At home, energised by thoughts of weeds, I woke with cheese scones on my mind. I know that sounds like a non-sequitur but there’s nothing quite like baking to calm you down, and so I baked a batch of the ultimate comfort food. I really should have baked a Dundee cake but there wasn’t time because we wanted to go to the allotment to see how our wind and frost preparations had survived. The max and min thermometer in the greenhouse showed that the inside temperature had dropped to 5C during the night, so that meant the outside got down to around 2 or 3C – too close for comfort for the tender plants, so we were pleased that we’d gone to the trouble of wrapping them all up and building new screens. I’m beginning to sound a bit manic here, I know, but life’s too good to waste a minute – even in lockdown.
So everything in the garden was lovely (ish) and we added a new screen attached to the grapevine training wires. The bad news was that thieves had dropped by again and stolen our neighbour’s new shed which was waiting to be assembled and so rather vulnerable. I find it really difficult to connect with a mindset like that – and even if *’hell and heaven and all that religious stuff’ is abolished now, should we keep just a tiny corner of hell going for allotment thieves – just for old times sake?
Coming home we overheard a conversation about roasting rhubarb in the oven. I’m ashamed to say we’d never heard of it, but we promptly roasted half a kilo of our own Victoria, with some light brown sugar, and it’s delicious. We’ve eaten so much rhubarb in the last few weeks I think if you shoved a chimney pot on my head I’d lose weight and turn pink – I’d settle for being tall!
- is a quotation from a rather fun poem by ee cummings
As an addendum, today we found a shop selling bakers flour, rye flour and yeast. The threat of torture wouldn’t induce me to say where it is, but for those in the know, if you flare your nostrils and search out the perfume of patchouli and listen carefully for Joni Mitchell you’ll know where I mean.



There are others too – this one is


And so a new project began to form in my mind. Obviously I’d really love to spend my life in places of outstanding wildness and beauty, recording stunningly lovely and rare orchids. However I actually live right next to the Bath to Bristol Cyclepath which is much loved by commuters on foot, runners, lycra louts on their handbuilt racing bikes, drunks, homeless people and drug dealers who rather appreciate the opportunity of a swift exit if the police arrive. That’s why all our local dealers ride bikes, because they’re over the river and away before the police can do a thirteen point turn and chase them. The litter bins have proved particularly useful for hiding stashes of drugs by taping them up under the lid, like a kind of unofficial click and collect service.
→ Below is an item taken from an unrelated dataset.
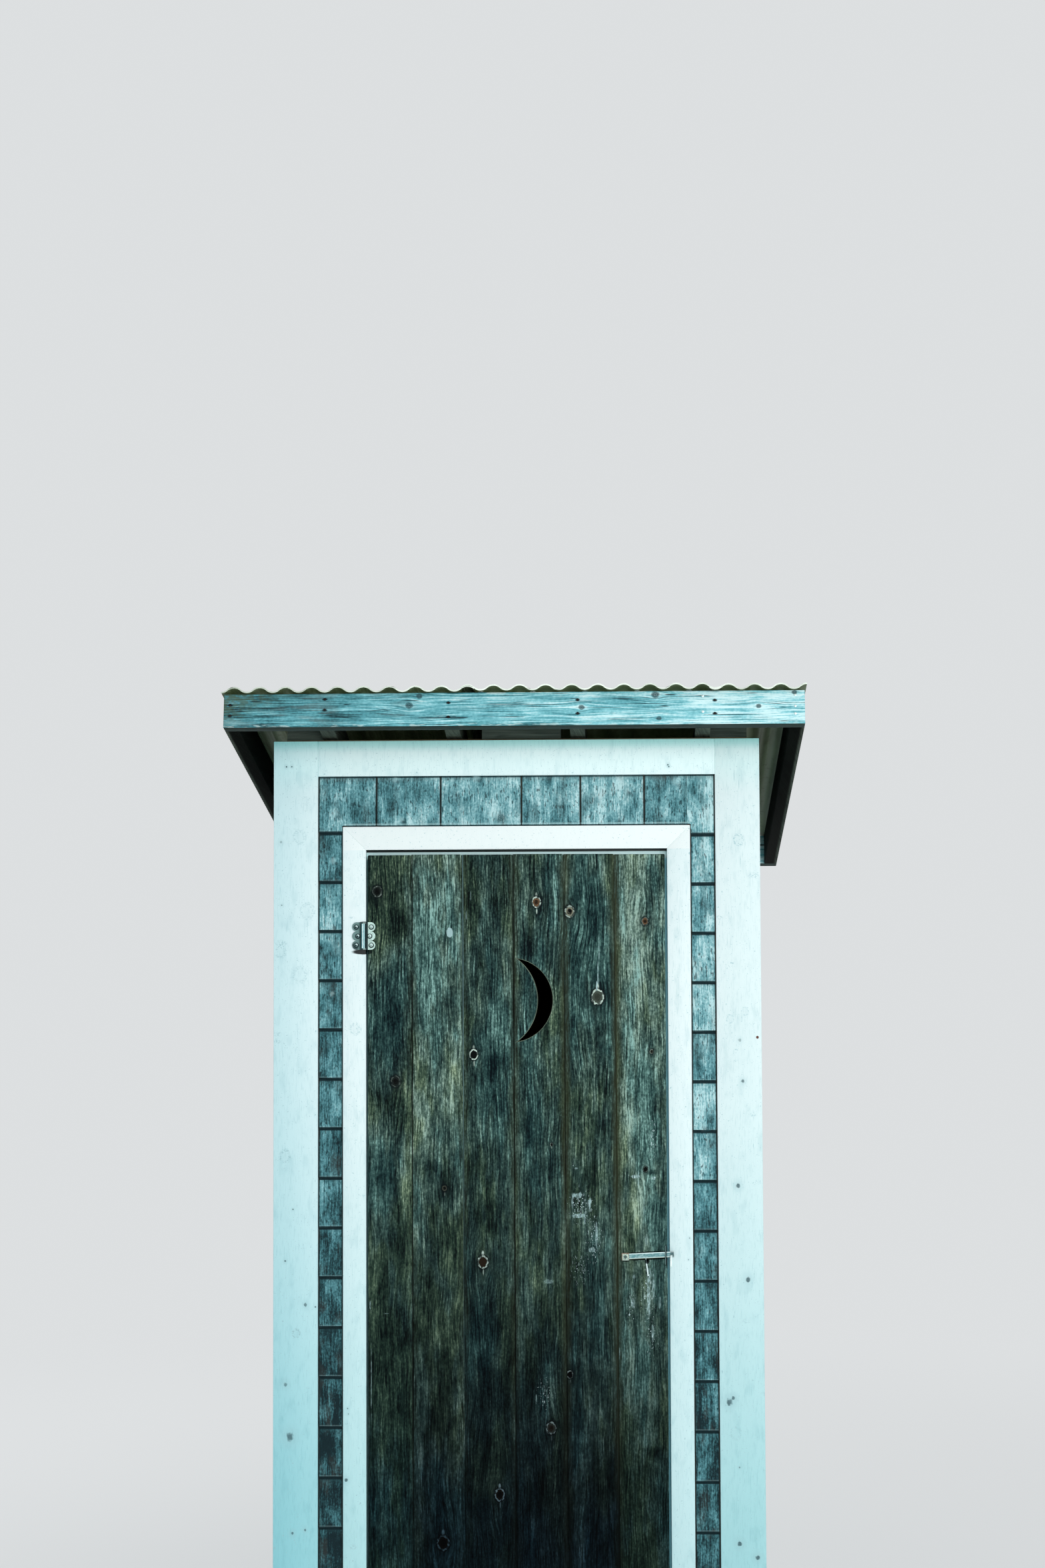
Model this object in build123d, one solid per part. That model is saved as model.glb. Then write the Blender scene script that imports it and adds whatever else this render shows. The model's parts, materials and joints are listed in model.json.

Actually that’s not quite true because we’ve been eating new season garlic for quite a while as the main batch dried in the greenhouse. The picture shows about half the crop, and the results show that the variety Early Purple Wight was the most successful of the three varieties we tried. We’d thought that most of the alliums were a bit of a disappointment this year, and we dug up the onions when they appeared to be suffering from some kind of (unidentifiable) affliction. However, less fearful (diligent?) allotmenteers left their affected plants in and many of them have recovered and now look well, so maybe we were overcautious, but the combination of twisted and wilting foliage with softness in the sets suggested some kind of rot. We found no evidence of fly infestation at all. so that’s another one to put down to experience. There’s a lot of “no idea” in gardening if we’re honest, but plants are amazingly resilient and can come back from the brink. It’s been so dry this season, and it’s been difficult to give the plants enough water. When we planted the leeks out a couple of weeks ago they looked terribly sorry for themselves, but even the sickliest have pulled themselved into the ground and are looking more vigorous now. Our sage plants, particularly, respond to ruthless pruning with loads of new growth. Parsley seems to hate being watered from above with a rose, and most of our plants seem to prefer a good soaking straight from the can at ground level. There’s a mass of detailed experience that comes into play on the allotment, and so many things that can go wrong – but the rewards are immense, and we don’t beat ourselves up too much if we get it wrong. Life’s too short to waste with gloomy reflections on the inevitable failures.